Executive chairman David Evans faced questions about the company’s response to 360 Capital’s takeover proposal but said it was yet to even be formalised via the bidder’s statement.
He said 360 Capital’s offer was an unsolicited, unexpected and highly conditional offer to acquire the shares of Evans Dixon that it did not already own.
The company also declined to comment on action by the corporate regulator against its Dixon Advisory arm, which relates to the selling of its underperforming US property fund. It is defending the action.
Mr Evans told the meeting the year was also marked by the financial and operational challenges in the second half from the COVID-19 pandemic, which, combined with moves to overhaul the business, had led to a softer but relatively resilient financial performance.
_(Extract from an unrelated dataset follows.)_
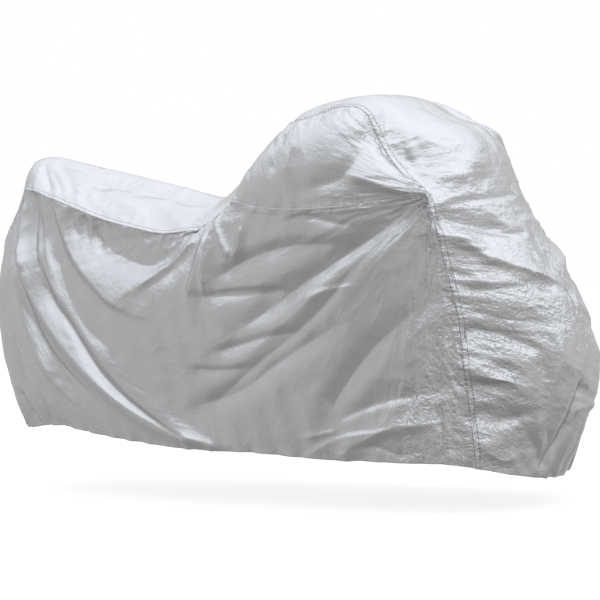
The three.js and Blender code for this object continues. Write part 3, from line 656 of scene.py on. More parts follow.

Net revenue for the group was down 10 per cent compared with fiscal 2019, affected by pandemic-driven weaker second half revenues in E&P and funds management.
The group delivered underlying earnings of $37.2m for fiscal 2020, a 16 per cent lower than last year. Funds under advice was flat compared with 12 months prior at $20.1bn, although some clients left Dixon Advisory.
Funds under management dropped 1 per cent with growth in its solar infrastructure business, US Solar Fund, and strong performances across core equities portfolios offset by asset sales and portfolio writedowns in its troubled US property fund.